▶ _The exercise_
Output only the lines running from the line bearing "first = slope_of(1)" through the line bearing "obj.parent = empty", character for character.

▶ _Collected material_

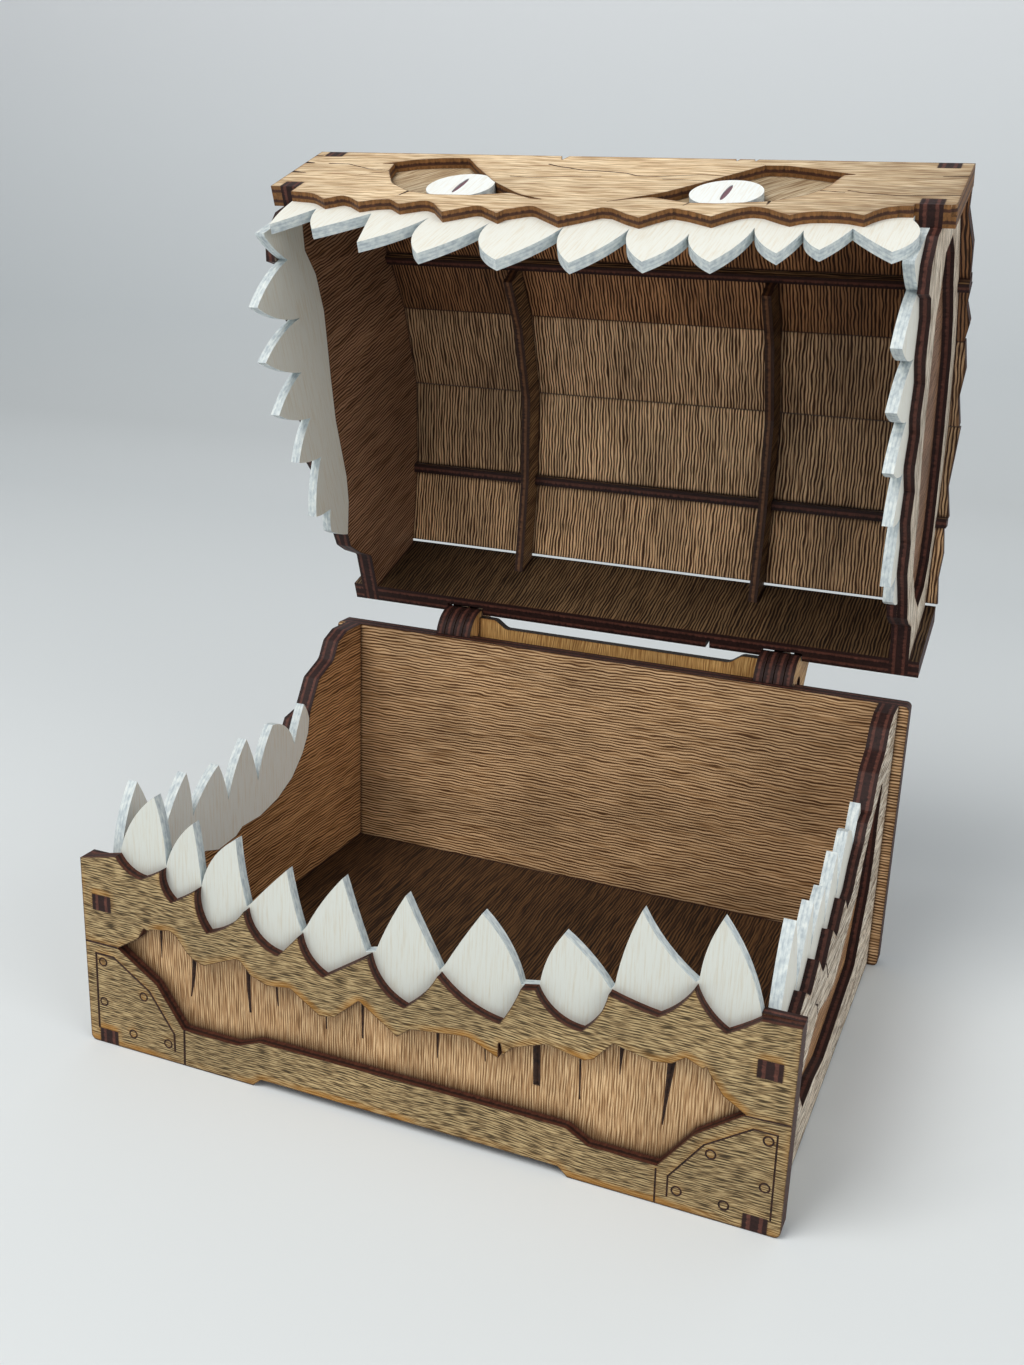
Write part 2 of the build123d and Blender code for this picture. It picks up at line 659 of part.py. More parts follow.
for side, x in (("left", -side_outer), ("right", side_joint)):
    with BuildPart() as lid_side_frame:
        with BuildSketch(lid_side_plane(x)):
            with BuildLine():
                line_through([(front_inner, lid_rise(-8.0))] + lid_lip + [(back_inner, 0)]
                             + roof_line, close=True)
            make_face()
            with BuildLine():
                line_through(lid_hole, close=True)
            make_face(mode=Mode.SUBTRACT)
            add_tabs(0, back_inner, lid_slots, lid_rear_slots)
            cut_stringer_slots()
        extrude(amount=ply)
    lid_side_frame.part.label = "lid_side_frame_" + side
    export_step(lid_side_frame.part, "parts/lid_side_frame_" + side + ".step")

for side, x in (("left", -side_joint), ("right", side_inner)):
    with BuildPart() as lid_side_panel:
        with BuildSketch(lid_side_plane(x)):
            with BuildLine():
                line_through([(front_inner, -corner_drop)] + lid_side_gum + lid_step
                             + [(back_inner, 0)] + roof_line, close=True)
            make_face()
            add_tabs(0, back_inner, lid_slots, lid_rear_slots)
            cut_stringer_slots()
        extrude(amount=ply)
    lid_side_panel.part.label = "lid_side_panel_" + side
    export_step(lid_side_panel.part, "parts/lid_side_panel_" + side + ".step")

    with BuildPart() as lid_side_teeth:
        with BuildSketch(lid_side_plane(x)):
            with BuildLine():
                Line((front_inner, -corner_drop), (front_inner, lid_side_tips[0][1]))
                Line((front_inner, lid_side_tips[0][1]), lid_side_tips[0][:2])
                bowed_through(lid_side_tips)
                line_through(lid_side_gum[::-1] + [(front_inner, -corner_drop)])
            make_face()
        extrude(amount=ply)
    lid_side_teeth.part.label = "lid_side_teeth_" + side
    export_step(lid_side_teeth.part, "parts/lid_side_teeth_" + side + ".step")

# Back of the lid: a block of two boards that stands on the box's back when shut
with BuildPart() as lid_back_inner:
    with BuildSketch(lid_front_plane(back_inner)):
        with Locations((0, block_height / 2)):
            Rectangle(box_width, block_height)
        cut_slots(lid_rear_slots)
    extrude(amount=-ply)
lid_back_inner.part.label = "lid_back_inner"
export_step(lid_back_inner.part, "parts/lid_back_inner.step")

lid_tab_rise = arm_length / 2 + knuckle_radius - axis_fall
with BuildPart() as lid_back_outer:
    with BuildSketch(lid_front_plane(back_joint)):
        with Locations((0, block_height / 2)):
            Rectangle(box_width, block_height)
        cut_slots(lid_rear_slots)
        with Locations((-stack_middle, 0), (stack_middle, 0)):
            Rectangle(notch_width, 2 * (notch_rise - axis_fall), mode=Mode.SUBTRACT)
        for middle in (plate_middles[1], plate_middles[3]):
            with Locations((-middle, lid_tab_rise), (middle, lid_tab_rise)):
                Rectangle(ply, arm_tab, mode=Mode.SUBTRACT)
        with BuildLine():
            Polyline((across(31), -1), (across(31.5), crack_height),
                     (across(31) + crack_width, -1), (across(31), -1))
        make_face(mode=Mode.SUBTRACT)
    extrude(amount=-ply)
lid_back_outer.part.label = "lid_back_outer"
export_step(lid_back_outer.part, "parts/lid_back_outer.step")

# Hinge plates of the lid: a ring about the axis and an arm up the block
for side, sign in (("left", -1), ("right", 1)):
    for place, middle in (("inner", plate_middles[1]), ("outer", plate_middles[3])):
        with BuildPart() as lid_knuckle:
            with BuildSketch(lid_side_plane(sign * middle - ply / 2)):
                with Locations((axis_y, -axis_fall)):
                    Circle(knuckle_radius)
                arm_end = knuckle_radius + arm_length - axis_fall
                with BuildLine():
                    Polyline(
                        (box_depth, -axis_fall),
                        (box_depth, arm_end),
                        (box_depth + arm_thickness, arm_end),
                        (axis_y + knuckle_radius * cos(radians(20)),
                         -axis_fall + knuckle_radius * sin(radians(20))),
                        (axis_y, -axis_fall),
                        (box_depth, -axis_fall),
                    )
                make_face()
                with Locations((box_depth - ply / 2, lid_tab_rise)):
                    Rectangle(ply, arm_tab)
                with Locations((axis_y, -axis_fall)):
                    Circle(pin_radius + pin_clearance, mode=Mode.SUBTRACT)
            extrude(amount=ply)
        lid_knuckle.part.label = "lid_knuckle_" + side + "_" + place
        export_step(lid_knuckle.part, "parts/lid_knuckle_" + side + "_" + place + ".step")

# Roof planks with rough-sawn ends. Each list gives how far the ends stand out
# past the lid, from the plank's lower edge to its upper one.
rough_ends = {
    "a": ((0.0, -0.9, 0.4, -0.6), (-0.3, -1.2, 0.3, -0.2)),
    "b": ((-0.6, 0.3, -1.0, 0.2), (0.2, -0.7, 0.5, -0.8)),
    "c": ((0.3, -0.8, -0.2, 0.4), (-0.5, 0.4, -0.9, 0.1)),
    "d": ((-0.4, 0.5, -0.7, 0.0), (0.4, -0.3, -1.1, 0.3)),
    "e": ((0.2, -0.6, 0.4, -0.9), (-0.8, 0.2, -0.4, 0.5)),
}
for number, name in enumerate(planks):
    length, run, climb = slope_of(number)
    beside_stringer = ply / 2 + stringer_play
    low = beside_stringer if number in stringer_corners else plank_gap
    high = length - (beside_stringer if number + 1 in stringer_corners else plank_gap)
    if name == "e":
        high = length - (roof[-1][0] - back_inner + ply * -climb + block_gap) / run
    steps = [low + (high - low) * part / 3 for part in range(4)]
    left_end = [(-half_width - out, y) for out, y in zip(rough_ends[name][0], steps)]
    right_end = [(half_width + out, y) for out, y in zip(rough_ends[name][1], steps)]
    start = roof[number]
    with BuildPart() as plank:
        with BuildSketch(turned(Plane(origin=(0, start[0], lid_base + start[1]),
                                      x_dir=(1, 0, 0), z_dir=(0, -climb, run)))):
            with BuildLine():
                line_through(left_end + right_end[::-1], close=True)
            make_face()
        extrude(amount=ply)
    plank.part.label = "plank_" + name
    export_step(plank.part, "parts/plank_" + name + ".step")

# Stringers: strips on edge between planks, let into the sides and the ribs
for place, number in zip(("front", "rear"), stringer_corners):
    out = outward(number)
    corner = roof[number]
    with BuildPart() as stringer:
        with BuildSketch(lid_side_plane(-half_width)):
            reach = (ply - stringer_sink) / 2
            with Locations(Location((corner[0] + out[0] * reach, corner[1] + out[1] * reach, 0),
                                    (0, 0, degrees(atan2(out[1], out[0]))))):
                Rectangle(ply + stringer_sink, ply)
        extrude(amount=box_width)
    stringer.part.label = "stringer_" + place
    export_step(stringer.part, "parts/stringer_" + place + ".step")


# Ribs: bent boards under the planks, from the back block to the front stringer
def inside(number, depth):
    out = outward(number)
    return roof[number][0] - out[0] * depth, roof[number][1] - out[1] * depth


first = slope_of(1)
rib_start = (roof[1][0] + first[1] * ply / 2, roof[1][1] + first[2] * ply / 2)
rib_under = (rib_start[0] + first[2] * rib_depth, rib_start[1] - first[1] * rib_depth)
for side, x in (("left", rib_left), ("right", rib_right)):
    with BuildPart() as rib:
        with BuildSketch(lid_side_plane(across(x) - ply / 2)):
            with BuildLine():
                Polyline(rib_start, roof[2][:2], roof[3][:2], roof[4][:2],
                         (back_inner, roof_height(back_inner)),
                         (back_inner, roof_height(back_inner) - rib_foot_depth),
                         inside(4, rib_depth), inside(3, rib_depth), inside(2, rib_depth),
                         rib_under, rib_start)
            make_face()
            cut_stringer_slots()
        extrude(amount=ply)
    rib.part.label = "rib_" + side
    export_step(rib.part, "parts/rib_" + side + ".step")
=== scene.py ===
"""A hinged chest of laser-cut plywood with painted teeth, its lid open, dressed for the camera.

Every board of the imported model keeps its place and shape. This script gives each one its
stain or paint, cuts the engraved lines and cracks into the boards that carry them, and sets
the chest on a pale studio sweep under soft light.
"""

import logging
import math
from dataclasses import dataclass, field, replace
from enum import Enum

import bpy
from mathutils import Matrix, Vector


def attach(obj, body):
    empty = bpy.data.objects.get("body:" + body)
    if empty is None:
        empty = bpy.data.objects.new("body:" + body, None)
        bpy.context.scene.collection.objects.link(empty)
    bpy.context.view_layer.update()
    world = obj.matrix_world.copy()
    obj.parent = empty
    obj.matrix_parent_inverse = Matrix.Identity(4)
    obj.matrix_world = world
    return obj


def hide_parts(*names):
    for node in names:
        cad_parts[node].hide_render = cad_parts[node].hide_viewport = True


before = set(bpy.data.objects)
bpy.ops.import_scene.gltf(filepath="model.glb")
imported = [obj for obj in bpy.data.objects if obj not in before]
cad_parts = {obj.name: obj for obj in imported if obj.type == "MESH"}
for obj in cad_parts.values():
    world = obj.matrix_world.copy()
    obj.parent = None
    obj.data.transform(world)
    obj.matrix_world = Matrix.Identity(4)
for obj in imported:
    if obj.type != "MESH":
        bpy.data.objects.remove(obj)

LOG = logging.getLogger("chest")
MM = 0.001
PLY_MM = 3.0
# A wave texture at this scale has one band to the unit
BAND_SCALE = 0.314
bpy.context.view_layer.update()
# The lid's turn from shut to the open rest pose, about the hinge's axis at y and z in mm
LID_TURN = math.radians(-69.93)
HINGE_AXIS_MM = (157.4, 86.8)

Piece = bpy.types.Object
Tree = bpy.types.NodeTree
Socket = bpy.types.NodeSocket
Point = tuple[float, float]
Line = tuple[Point, ...]
# A crack's path on the face, and its width in mm at its start and its end
Crack = tuple[Line, float, float]
# How light a board took its finish, in red, green and blue; on some boards it also holds painted light
# and shade
Tone = tuple[float, float, float]


class Grain(Enum):
    """The way a board's face veneer runs, in the closed chest."""

    ACROSS = (1.0, 0.0, 0.0)
    DEEP = (0.0, 1.0, 0.0)
    UPRIGHT = (0.0, 0.0, 1.0)
    SLANTED = (0.6, 0.0, 0.8)


class Part(Enum):
    """The body of the model that a piece moves with."""

    BOX = "box"
    LID = "lid"


def linear(colour: str) -> tuple[float, float, float, float]:
    """Turn an sRGB hex colour into the linear colour that a shader takes.

    Args:
        colour: six hex digits after a hash.

    Returns:
        Red, green, blue and alpha, from 0 to 1.
    """
    parts = [int(colour[i : i + 2], 16) / 255 for i in (1, 3, 5)]
    red, green, blue = (
        p / 12.92 if p <= 0.04045 else ((p + 0.055) / 1.055) ** 2.4 for p in parts
    )
    return red, green, blue, 1.0


def add(tree: Tree, kind: str, sockets: dict | None = None, **settings) -> bpy.types.Node:
    """Add one node, with its settings, its socket values and its links.

    Args:
        tree: the material's node tree.
        kind: the node's type.
        sockets: value or output socket for each input, by name or number.
        settings: properties of the node; stops is a colour ramp's list of place and colour.

    Returns:
        The new node.
    """
    node = tree.nodes.new("ShaderNode" + kind)
    for name, value in settings.items():
        if name == "stops":
            ramp = node.color_ramp
            while len(ramp.elements) < len(value):
                ramp.elements.new(0.5)
            for element, (place, colour) in zip(ramp.elements, value):
                element.position = place
                element.color = linear(colour)
        else:
            setattr(node, name, value)
    for name, value in (sockets or {}).items():
        socket = node.inputs[name]
        if isinstance(value, Socket):
            tree.links.new(value, socket)
        else:
            socket.default_value = value
    return node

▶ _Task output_
first = slope_of(1)
rib_start = (roof[1][0] + first[1] * ply / 2, roof[1][1] + first[2] * ply / 2)
rib_under = (rib_start[0] + first[2] * rib_depth, rib_start[1] - first[1] * rib_depth)
for side, x in (("left", rib_left), ("right", rib_right)):
    with BuildPart() as rib:
        with BuildSketch(lid_side_plane(across(x) - ply / 2)):
            with BuildLine():
                Polyline(rib_start, roof[2][:2], roof[3][:2], roof[4][:2],
                         (back_inner, roof_height(back_inner)),
                         (back_inner, roof_height(back_inner) - rib_foot_depth),
                         inside(4, rib_depth), inside(3, rib_depth), inside(2, rib_depth),
                         rib_under, rib_start)
            make_face()
            cut_stringer_slots()
        extrude(amount=ply)
    rib.part.label = "rib_" + side
    export_step(rib.part, "parts/rib_" + side + ".step")
=== scene.py ===
"""A hinged chest of laser-cut plywood with painted teeth, its lid open, dressed for the camera.

Every board of the imported model keeps its place and shape. This script gives each one its
stain or paint, cuts the engraved lines and cracks into the boards that carry them, and sets
the chest on a pale studio sweep under soft light.
"""

import logging
import math
from dataclasses import dataclass, field, replace
from enum import Enum

import bpy
from mathutils import Matrix, Vector


def attach(obj, body):
    empty = bpy.data.objects.get("body:" + body)
    if empty is None:
        empty = bpy.data.objects.new("body:" + body, None)
        bpy.context.scene.collection.objects.link(empty)
    bpy.context.view_layer.update()
    world = obj.matrix_world.copy()
    obj.parent = empty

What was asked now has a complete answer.